Las Palmas boasts a high quality bus system, provided by Guaguas Municipales. Municipal Bus Lines offers 40 urban transport routes, covering both the bottom and the top of the city. The main lines are the 1 (Teatro – Puerto), 2 (Alameda de Colón – Puerto), 17 (Teatro – El Rincón), 25 (Campus Universitario – El Rincón), 12 (Puerto – Hoya de la Plata) and 30 (Alameda de Colón – Santa Catalina, via Rehoyas). In addition, two circular lines (A: Santa Catalina – Santa Catalina, via Alcaraveneras) and B (Santa Catalina – Santa Catalina, via Ciudad Alta).
The most important bus lines have frequencies of between 3 and 15 minutes during the day and between 10 and 40 minutes at night; most lines have service throughout the night. The bright yellow buses are known simply as ‘guaguas’. The unique tariff, paid directly to the driver, is 1.30 euro. A 10-ride ticket is available for €7.50 at official shops in the city. The Tarjeta Insular (Island Card) which offered a 20% discount on both municipal buses and Global buses was discontinued on 1 January 2011.

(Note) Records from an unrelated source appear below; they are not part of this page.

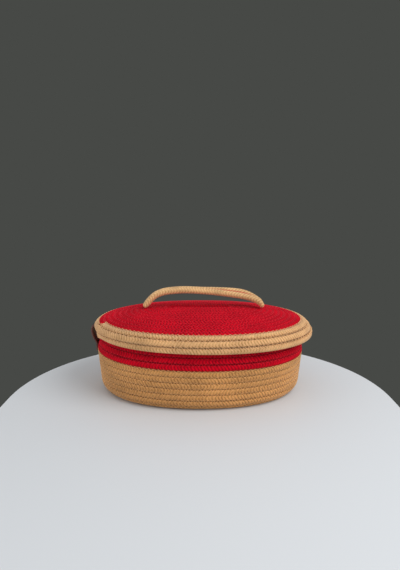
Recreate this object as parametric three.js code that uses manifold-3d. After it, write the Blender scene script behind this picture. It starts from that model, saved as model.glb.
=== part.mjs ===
import * as THREE from 'three';
import { mergeVertices } from 'three/addons/utils/BufferGeometryUtils.js';
import Module from 'manifold-3d';

const wasm = await Module();
wasm.setup();

// Lidded oval basket, coiled from jute rope, with a leather hinge at its left end.
// Millimetres. +X is the lid's free end, +Y the back, +Z up. The first run of the floor's
// coil passes through the origin, and the basket stands on z = 0.

// Rope, its rows and how it is faceted
const ROPE_DIAMETER = 6.6;
const ROPE_SIDES = 6;
const STEPS_PER_TURN = 18;
const JOINT_GAP = 0.4;
const FOOT_FLAT_DEPTH = ROPE_DIAMETER / 10;

// Directions in plan, in degrees, and where a coil begins, in pitches from its centre
const UPRIGHT = 90;
const FRONT_ANGLE = 270;
const BACK_ANGLE = 80;
const LEFT_ANGLE = 180;
const SEAM_ANGLE = 200;
const COIL_START = 0.25;
const FLOOR_PART_STEPS = 12;

// Oval plan: a straight core that rounds off as the coil grows
const CORE_HALF_LENGTH = 33;
const ROUNDING_PER_MM = 0.011;
const STATION_BIAS = 0.25;

// Base; the floor's coil runs up a little into the corner, where the wall's first row takes over
const BASE_ROW_PITCH = 7.4;
const FLOOR_HALF_WIDTH = 82.4;
const CORNER_RADIUS = 12;
const FLOOR_RUN_UP = 3.2;
const WALL_FLARE = 5.5;
const FLARED_WALL_HEIGHT = 37;
const LEAN_IN = 25;
const LEAN_RADIUS = 20;
const LEAN_LENGTH = 9;
const CORNER_TURNS = 2;
const JUTE_TURNS = 5;
const RED_TURNS = 14 / 3;

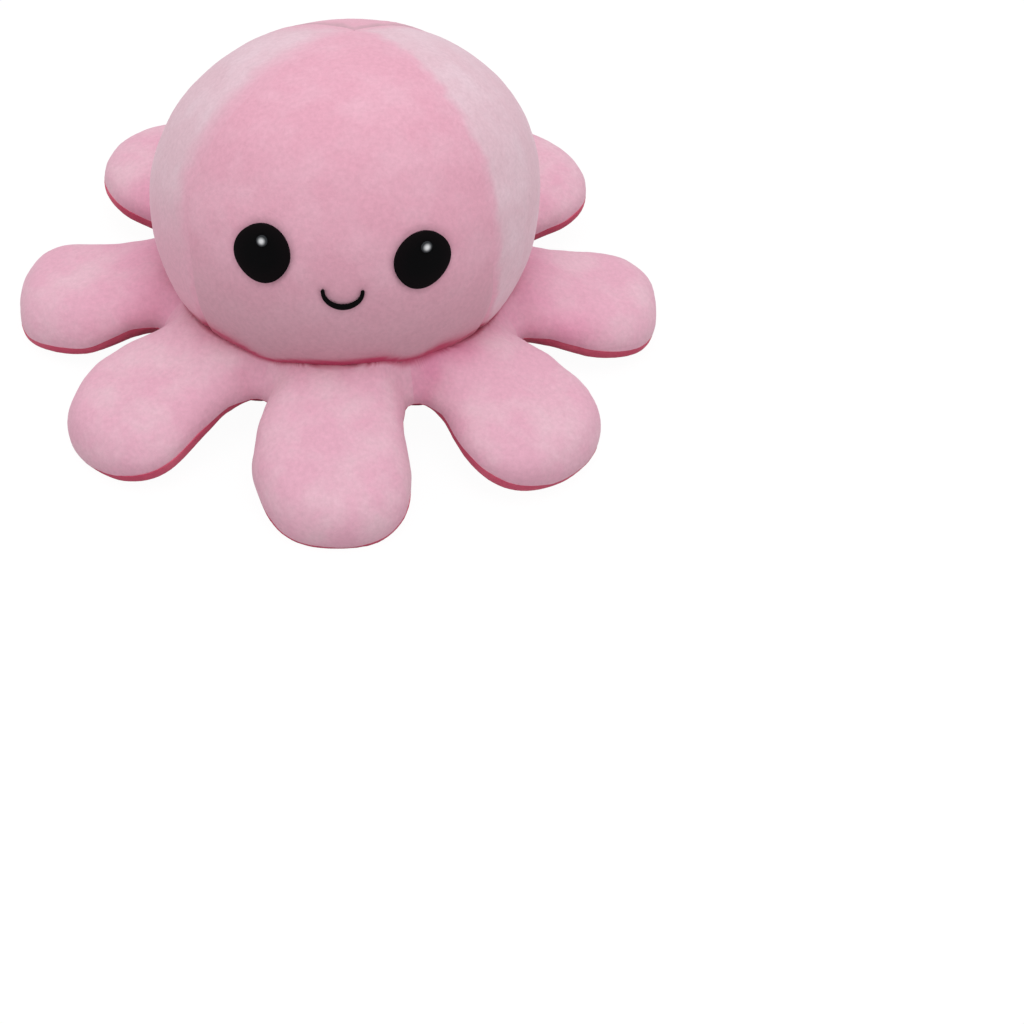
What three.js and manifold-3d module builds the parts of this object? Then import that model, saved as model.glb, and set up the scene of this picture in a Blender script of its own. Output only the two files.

Global, inter-hire company, has 119 lines, many to or from the capital. This company was formed in 2000, resulting from the merger of the previous Salcai and interurban lines Utinsa.
There is also the Guagua Turística, which covers the most interesting sites of the city with a guide in several languages.
Train under construction
El Tren de Gran Canaria (TG) is a rail project initially proposed as an alternative way to get from Las Palmas to Maspalomas but was later raised to Agaete extension.
Another project is the Tramway Palmas (Gran Canaria), which would cover the same journey as the bus line 1, with an average frequency of 5 minutes and a journey time of 35 minutes.